__Given material__:
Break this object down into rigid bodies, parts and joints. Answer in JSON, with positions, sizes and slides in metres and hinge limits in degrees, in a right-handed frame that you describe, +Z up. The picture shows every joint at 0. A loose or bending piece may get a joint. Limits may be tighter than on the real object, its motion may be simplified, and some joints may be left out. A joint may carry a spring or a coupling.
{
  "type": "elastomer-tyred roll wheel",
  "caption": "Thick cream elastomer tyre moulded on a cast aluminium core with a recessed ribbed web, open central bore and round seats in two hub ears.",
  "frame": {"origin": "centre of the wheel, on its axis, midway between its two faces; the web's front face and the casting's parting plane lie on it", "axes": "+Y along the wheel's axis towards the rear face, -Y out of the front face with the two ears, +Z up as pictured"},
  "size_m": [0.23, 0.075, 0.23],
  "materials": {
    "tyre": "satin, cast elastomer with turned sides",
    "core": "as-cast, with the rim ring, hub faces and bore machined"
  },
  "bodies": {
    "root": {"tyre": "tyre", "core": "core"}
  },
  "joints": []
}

__What is expected__:
Give back the whole listing exactly as it reads.

__Solution__:
Break this object down into rigid bodies, parts and joints. Answer in JSON, with positions, sizes and slides in metres and hinge limits in degrees, in a right-handed frame that you describe, +Z up. The picture shows every joint at 0. A loose or bending piece may get a joint. Limits may be tighter than on the real object, its motion may be simplified, and some joints may be left out. A joint may carry a spring or a coupling.
{
  "type": "elastomer-tyred roll wheel",
  "caption": "Thick cream elastomer tyre moulded on a cast aluminium core with a recessed ribbed web, open central bore and round seats in two hub ears.",
  "frame": {"origin": "centre of the wheel, on its axis, midway between its two faces; the web's front face and the casting's parting plane lie on it", "axes": "+Y along the wheel's axis towards the rear face, -Y out of the front face with the two ears, +Z up as pictured"},
  "size_m": [0.23, 0.075, 0.23],
  "materials": {
    "tyre": "satin, cast elastomer with turned sides",
    "core": "as-cast, with the rim ring, hub faces and bore machined"
  },
  "bodies": {
    "root": {"tyre": "tyre", "core": "core"}
  },
  "joints": []
}